Je pense que lorsque nous réfléchissons au financement, il faut garder en tête que de nombreux secteurs voient le financement climatique comme une réponse à leur propre manque de ressources. Mais, nous savons qu’il n’y a déjà pas assez de financement pour le climat à l’échelle mondiale. Nous savons également que le financement de la santé dans le monde n’est pas suffisant pour relever les défis auxquels nous sommes confrontés. La première chose à faire est donc d’augmenter les fonds consacrés au climat et à la santé.

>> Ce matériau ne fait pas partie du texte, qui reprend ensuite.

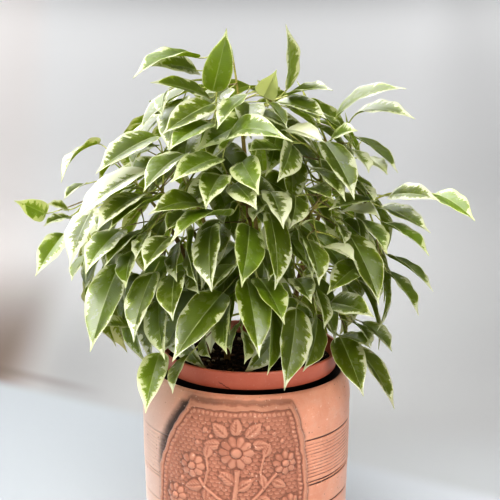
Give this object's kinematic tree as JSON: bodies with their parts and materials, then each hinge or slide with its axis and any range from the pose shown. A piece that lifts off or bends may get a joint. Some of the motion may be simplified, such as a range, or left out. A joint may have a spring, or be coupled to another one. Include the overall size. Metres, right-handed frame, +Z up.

En attendant, il est important de réfléchir à la manière dont nous pouvons utiliser ce financement limité de manière plus stratégique, et donc de réfléchir aux investissements susceptibles d’avoir un rendement élevé sur la santé, qu’ils relèvent ou non du secteur de la santé à proprement parler. L’investissement de fonds climatiques dans des installations sanitaires résistantes protégera les gens des maladies transmises par l’eau, par exemple. Inversement, l’investissement de fonds dédiés à la santé dans des panneaux solaires et des batteries dans les établissements de soins de santé ruraux contribuera à atténuer le changement climatique, tout en garantissant une meilleure continuité de la prestation de services. Nous devons nous poser deux questions : comment optimiser les avancées pour la santé grâce aux financements climatiques, et comment optimiser les avancées climatiques grâce aux financements disponibles pour la santé ?
Enfin, il est essentiel de réfléchir à la provenance des ressources pour toute nouvelle annonce de financement en faveur du climat et de la santé. Dans l’idéal, il s’agirait de financements nouveaux et supplémentaires, mais, à titre d’exemple, si des fonds sont retirés de projets pour une agriculture résiliente et investis dans des systèmes de santé résilients, nous ne ferons qu’accroître le fardeau qui pèse sur le système de santé en raison de la malnutrition. Nous devons donc appeler à un financement du climat et de la santé qui adopte réellement une approche holistique de la santé.